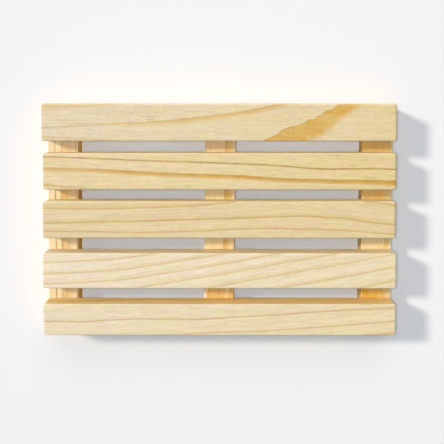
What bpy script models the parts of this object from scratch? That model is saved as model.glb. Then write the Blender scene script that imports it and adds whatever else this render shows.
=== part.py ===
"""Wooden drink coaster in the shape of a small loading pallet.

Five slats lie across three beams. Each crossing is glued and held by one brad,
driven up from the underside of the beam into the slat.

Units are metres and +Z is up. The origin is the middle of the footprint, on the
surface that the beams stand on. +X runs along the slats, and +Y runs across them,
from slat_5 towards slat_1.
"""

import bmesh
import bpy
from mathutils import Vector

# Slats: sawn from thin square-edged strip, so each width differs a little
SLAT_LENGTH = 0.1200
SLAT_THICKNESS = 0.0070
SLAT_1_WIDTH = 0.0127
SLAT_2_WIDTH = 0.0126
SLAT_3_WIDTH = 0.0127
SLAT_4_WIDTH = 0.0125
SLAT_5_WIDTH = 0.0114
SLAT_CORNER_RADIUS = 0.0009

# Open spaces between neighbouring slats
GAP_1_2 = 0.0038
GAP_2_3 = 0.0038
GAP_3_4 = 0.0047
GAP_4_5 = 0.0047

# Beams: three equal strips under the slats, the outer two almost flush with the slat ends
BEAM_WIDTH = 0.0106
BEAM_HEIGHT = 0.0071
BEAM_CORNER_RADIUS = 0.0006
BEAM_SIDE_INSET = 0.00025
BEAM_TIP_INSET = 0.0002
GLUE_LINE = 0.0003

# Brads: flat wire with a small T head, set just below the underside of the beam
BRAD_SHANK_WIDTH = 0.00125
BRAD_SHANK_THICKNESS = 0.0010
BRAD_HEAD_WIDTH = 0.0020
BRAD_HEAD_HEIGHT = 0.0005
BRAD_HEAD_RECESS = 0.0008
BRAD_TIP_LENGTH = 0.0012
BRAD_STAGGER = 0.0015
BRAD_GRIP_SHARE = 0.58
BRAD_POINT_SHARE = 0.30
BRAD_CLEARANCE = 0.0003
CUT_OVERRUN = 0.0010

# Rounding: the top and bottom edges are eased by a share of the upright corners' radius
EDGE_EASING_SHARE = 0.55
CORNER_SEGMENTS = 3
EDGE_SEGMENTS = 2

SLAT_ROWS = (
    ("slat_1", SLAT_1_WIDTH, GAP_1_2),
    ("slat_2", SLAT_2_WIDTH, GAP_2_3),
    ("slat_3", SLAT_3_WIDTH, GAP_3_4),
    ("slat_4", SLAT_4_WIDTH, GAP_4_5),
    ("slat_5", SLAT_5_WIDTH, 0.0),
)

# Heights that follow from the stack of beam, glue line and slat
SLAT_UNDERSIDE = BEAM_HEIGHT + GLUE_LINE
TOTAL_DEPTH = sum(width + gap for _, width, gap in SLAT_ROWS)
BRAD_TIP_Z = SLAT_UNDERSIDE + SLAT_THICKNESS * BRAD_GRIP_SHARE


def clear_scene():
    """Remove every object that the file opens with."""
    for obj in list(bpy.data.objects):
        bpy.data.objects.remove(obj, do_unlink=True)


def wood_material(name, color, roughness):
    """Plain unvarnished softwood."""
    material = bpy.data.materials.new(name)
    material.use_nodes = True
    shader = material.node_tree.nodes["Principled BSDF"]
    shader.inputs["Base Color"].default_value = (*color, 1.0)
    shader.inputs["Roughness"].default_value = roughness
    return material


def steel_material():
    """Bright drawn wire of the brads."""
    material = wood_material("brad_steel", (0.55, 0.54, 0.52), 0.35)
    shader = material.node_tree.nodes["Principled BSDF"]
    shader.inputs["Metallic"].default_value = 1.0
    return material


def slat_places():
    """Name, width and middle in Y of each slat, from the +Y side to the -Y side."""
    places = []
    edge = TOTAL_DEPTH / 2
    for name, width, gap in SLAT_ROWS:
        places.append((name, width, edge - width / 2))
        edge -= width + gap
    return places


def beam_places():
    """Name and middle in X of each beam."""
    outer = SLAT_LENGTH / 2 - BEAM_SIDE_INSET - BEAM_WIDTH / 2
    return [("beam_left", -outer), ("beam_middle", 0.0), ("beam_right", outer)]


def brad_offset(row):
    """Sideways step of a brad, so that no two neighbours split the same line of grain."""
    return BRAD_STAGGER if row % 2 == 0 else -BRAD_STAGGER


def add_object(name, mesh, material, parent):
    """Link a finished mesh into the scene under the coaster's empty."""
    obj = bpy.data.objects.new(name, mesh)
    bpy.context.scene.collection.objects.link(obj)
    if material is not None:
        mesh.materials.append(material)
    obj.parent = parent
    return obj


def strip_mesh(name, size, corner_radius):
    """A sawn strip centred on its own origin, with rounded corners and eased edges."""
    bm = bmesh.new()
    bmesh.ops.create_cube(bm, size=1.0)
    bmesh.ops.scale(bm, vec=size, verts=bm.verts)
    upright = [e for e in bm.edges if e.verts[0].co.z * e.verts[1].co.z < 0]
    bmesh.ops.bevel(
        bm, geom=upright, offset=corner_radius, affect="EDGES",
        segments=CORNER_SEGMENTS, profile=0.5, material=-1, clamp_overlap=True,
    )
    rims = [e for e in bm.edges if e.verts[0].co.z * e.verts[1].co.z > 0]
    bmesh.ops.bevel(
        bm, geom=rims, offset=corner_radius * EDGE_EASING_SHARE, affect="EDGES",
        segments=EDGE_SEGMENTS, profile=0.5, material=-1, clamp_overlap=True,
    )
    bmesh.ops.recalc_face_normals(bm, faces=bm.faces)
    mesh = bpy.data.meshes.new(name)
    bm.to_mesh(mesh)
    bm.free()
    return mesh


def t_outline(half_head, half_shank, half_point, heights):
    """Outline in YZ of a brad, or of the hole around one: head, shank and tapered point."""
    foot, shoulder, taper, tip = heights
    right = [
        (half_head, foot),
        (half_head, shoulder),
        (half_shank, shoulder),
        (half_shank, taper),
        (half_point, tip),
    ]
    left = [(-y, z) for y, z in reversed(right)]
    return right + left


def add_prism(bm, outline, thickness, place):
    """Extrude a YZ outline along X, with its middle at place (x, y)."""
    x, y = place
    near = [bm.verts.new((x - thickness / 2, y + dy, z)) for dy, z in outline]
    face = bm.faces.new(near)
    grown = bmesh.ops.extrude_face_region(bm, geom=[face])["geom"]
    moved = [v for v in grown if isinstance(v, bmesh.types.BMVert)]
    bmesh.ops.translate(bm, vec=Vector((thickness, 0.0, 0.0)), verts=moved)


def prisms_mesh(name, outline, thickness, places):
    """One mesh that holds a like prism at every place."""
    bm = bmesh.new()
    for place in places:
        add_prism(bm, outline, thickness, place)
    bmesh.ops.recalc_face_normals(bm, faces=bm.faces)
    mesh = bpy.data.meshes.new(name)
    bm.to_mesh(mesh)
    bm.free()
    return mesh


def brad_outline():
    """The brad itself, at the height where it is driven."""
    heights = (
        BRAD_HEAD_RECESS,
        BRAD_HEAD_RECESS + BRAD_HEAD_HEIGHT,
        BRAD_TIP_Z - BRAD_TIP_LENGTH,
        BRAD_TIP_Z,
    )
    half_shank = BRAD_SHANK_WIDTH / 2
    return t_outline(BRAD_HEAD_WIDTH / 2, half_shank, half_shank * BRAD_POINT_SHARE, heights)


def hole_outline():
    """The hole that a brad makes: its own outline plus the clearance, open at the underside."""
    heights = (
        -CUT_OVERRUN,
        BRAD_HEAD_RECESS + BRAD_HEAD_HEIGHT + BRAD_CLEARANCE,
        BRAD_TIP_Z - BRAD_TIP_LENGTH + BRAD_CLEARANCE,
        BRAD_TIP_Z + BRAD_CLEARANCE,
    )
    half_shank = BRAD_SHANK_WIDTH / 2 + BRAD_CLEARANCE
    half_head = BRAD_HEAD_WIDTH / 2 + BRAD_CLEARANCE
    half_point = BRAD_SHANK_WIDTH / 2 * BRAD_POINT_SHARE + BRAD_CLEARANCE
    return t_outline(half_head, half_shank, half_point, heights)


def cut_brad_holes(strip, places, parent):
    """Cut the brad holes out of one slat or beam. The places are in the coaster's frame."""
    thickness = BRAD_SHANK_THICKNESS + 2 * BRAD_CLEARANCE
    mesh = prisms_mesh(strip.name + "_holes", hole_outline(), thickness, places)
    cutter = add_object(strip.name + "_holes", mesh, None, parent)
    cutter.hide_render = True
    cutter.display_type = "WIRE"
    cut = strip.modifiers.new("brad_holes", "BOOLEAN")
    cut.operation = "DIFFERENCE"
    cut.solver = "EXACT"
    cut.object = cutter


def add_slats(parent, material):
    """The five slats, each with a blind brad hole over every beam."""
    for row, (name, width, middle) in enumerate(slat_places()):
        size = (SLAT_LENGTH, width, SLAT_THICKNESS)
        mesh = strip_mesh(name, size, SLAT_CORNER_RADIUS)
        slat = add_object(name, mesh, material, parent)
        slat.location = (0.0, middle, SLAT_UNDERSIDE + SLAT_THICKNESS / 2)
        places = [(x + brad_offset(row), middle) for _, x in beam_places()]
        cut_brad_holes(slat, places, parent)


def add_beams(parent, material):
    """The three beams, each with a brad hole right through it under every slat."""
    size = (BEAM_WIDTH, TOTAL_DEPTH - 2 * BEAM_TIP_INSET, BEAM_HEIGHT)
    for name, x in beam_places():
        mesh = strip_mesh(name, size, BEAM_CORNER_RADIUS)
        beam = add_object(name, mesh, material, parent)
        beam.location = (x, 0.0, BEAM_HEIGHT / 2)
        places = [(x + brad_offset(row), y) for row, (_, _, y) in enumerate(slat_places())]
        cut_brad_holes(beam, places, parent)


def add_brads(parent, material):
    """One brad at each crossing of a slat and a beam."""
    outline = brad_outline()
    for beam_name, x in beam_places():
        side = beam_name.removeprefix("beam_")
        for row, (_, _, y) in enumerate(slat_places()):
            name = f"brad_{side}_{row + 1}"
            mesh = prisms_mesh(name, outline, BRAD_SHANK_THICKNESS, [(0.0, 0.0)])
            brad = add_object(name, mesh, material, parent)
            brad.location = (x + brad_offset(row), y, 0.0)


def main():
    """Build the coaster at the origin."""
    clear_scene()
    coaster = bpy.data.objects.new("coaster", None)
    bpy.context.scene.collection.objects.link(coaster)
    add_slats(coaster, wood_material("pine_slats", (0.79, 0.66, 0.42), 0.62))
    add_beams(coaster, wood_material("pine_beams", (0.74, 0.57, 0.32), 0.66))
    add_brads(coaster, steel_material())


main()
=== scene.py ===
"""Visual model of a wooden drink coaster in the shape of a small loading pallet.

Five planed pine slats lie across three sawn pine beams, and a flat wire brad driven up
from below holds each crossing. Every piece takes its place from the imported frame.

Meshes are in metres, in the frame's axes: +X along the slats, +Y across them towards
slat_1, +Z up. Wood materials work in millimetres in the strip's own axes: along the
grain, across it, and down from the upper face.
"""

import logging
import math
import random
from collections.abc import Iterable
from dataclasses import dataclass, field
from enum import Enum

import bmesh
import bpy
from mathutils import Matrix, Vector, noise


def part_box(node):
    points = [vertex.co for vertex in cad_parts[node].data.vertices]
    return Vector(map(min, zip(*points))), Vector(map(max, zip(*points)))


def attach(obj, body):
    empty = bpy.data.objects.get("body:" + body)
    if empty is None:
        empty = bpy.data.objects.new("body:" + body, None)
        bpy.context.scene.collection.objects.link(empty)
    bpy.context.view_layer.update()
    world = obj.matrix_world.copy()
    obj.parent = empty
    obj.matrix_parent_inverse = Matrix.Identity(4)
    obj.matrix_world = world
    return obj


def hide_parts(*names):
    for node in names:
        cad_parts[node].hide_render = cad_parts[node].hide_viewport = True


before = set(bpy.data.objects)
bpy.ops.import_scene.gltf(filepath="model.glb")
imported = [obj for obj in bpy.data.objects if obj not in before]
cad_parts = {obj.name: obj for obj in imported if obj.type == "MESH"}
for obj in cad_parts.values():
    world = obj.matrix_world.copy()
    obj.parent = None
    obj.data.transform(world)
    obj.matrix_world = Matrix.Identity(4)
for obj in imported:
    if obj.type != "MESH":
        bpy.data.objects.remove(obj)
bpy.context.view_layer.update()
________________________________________
| GIVEN EXERCISE |
Repeat, exactly and only, the lines from the beginning of the material through the line that contains "driven up from".

| OUTPUT OF THE TASK |
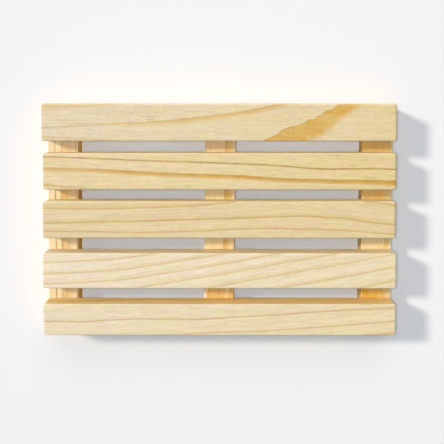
What bpy script models the parts of this object from scratch? That model is saved as model.glb. Then write the Blender scene script that imports it and adds whatever else this render shows.
=== part.py ===
"""Wooden drink coaster in the shape of a small loading pallet.

Five slats lie across three beams. Each crossing is glued and held by one brad,
driven up from the underside of the beam into the slat.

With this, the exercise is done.